Questo tasso di crescita, anche se parzialmente spiegato da una diminuzione della produzione del settore agricolo per avverse condizioni climatiche, è stato anche quest’anno insoddisfacente, perché, nonostante la fase di recupero manifestatasi negli ultimi mesi, non ha ancora assunto quel livello che le capacità e le risorse esistenti nel sistema economico potrebbero certamente consentire. Infatti il grado di utilizzazione degli impianti è rimasto nel 1972 assai basso per le aziende produttrici di beni di investimento, mentre soltanto verso la fine dell’anno ha incominciato a segnare apprezzabili miglioramenti nel settore delle materie ausiliarie e dei beni di consumo.
I riflessi negativi di questa situazione si sono fatti sentire anche sull’andamento dell’occupazione, con un’ulteriore sensibile perdita di posti di lavoro nell’indu-stria, mentre l’espansione dell’occupazione nel settore dei servizi non è riuscita a riassorbire interamente l’ulteriore forte decremento di occupazione verifica-tosi nel settore agricolo. Per un giudizio più realistico sull’argomento occorrerebbe peraltro considerare che in Italia i tassi di attività sono ulteriormente discesi, raggiungendo livelli tali da giustificare l’ipotesi che essi celino anche reali e preoccupanti fenomeni di crescente « inoccupazione ».
Desta tuttora fortissima preoccupazione il processo inflazionistico che continua a prodursi in Italia in presenza di una incerta dinamica della domanda. L’entità di questo fenomeno appare insufficientemente rappresentata dai tassi di aumento medio dei prezzi verificatisi dal 1971 al 1972, perché gli aumenti si sono addensati soprattutto negli ultimi mesi dell’anno: dal dicembre 1971 al dicembre 1972 l’aumento dei prezzi al consumo è stato del 7,4%. In conseguenza il 1972 è stato anche l’anno in cui si è avuto il più alto numero di scatti di contingenza (13 punti).

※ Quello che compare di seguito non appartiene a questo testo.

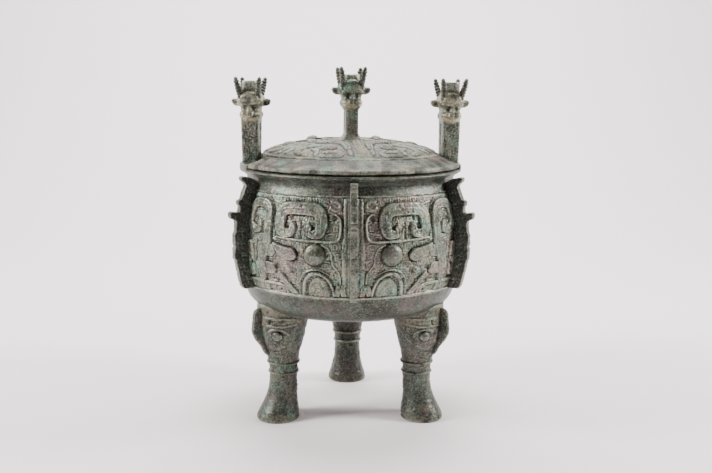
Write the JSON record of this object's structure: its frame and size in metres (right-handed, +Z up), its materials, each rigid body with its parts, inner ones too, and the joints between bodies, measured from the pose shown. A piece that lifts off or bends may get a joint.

Le tensioni sui prezzi al consumo sono state indotte in parte dalla componente agricola, in parte dagli aumenti dei costi dei fattori e dei prodotti d’importazione, ed in parte da fenomeni connessi alla fase di sostituzione dell’IGE con l’IVA. Sostituzione che non potrà non pesare nel 1973 a sfavore delle nostre esportazioni, anche se questo fenomeno potrà risultare in parte compensato (ma solo per le imprese prevalentemente esportatrici in aree diverse dal dollaro) dalla svalutazione della lira nei confronti delle monete forti, conseguente alla decisione di libera fluttuazione. Alla luce di questi fatti, pare indubbio che il mancato riagganciamento della lira al « serpente » comunitario non deriva da una mancanza di lealtà comunitaria, bensì dalla necessità di un realistico riconoscimento della progressiva divergenza dell’andamento dell’economia italiana nei confronti di quella degli altri partners europei.
Questa divergenza nasce certo dal persistere di problemi strutturali irrisolti della nostra economia, che richiederebbe fra l’altro una ben più incisiva politica « regionale » della Comunità Economica Europea, ma deriva anche dal disordine delle nostre finanze pubbliche, dalle insufficienze del nostro apparato statale, dallo squilibrio che si è verificato negli ultimi anni nei conti economici delle imprese, e dalle incertezze di un quadro politico caratterizzato da recrudescenze di tensioni e conflitti sociali in concomitanza con un continuo dilazionamento dell’avvio di indispensabili riforme.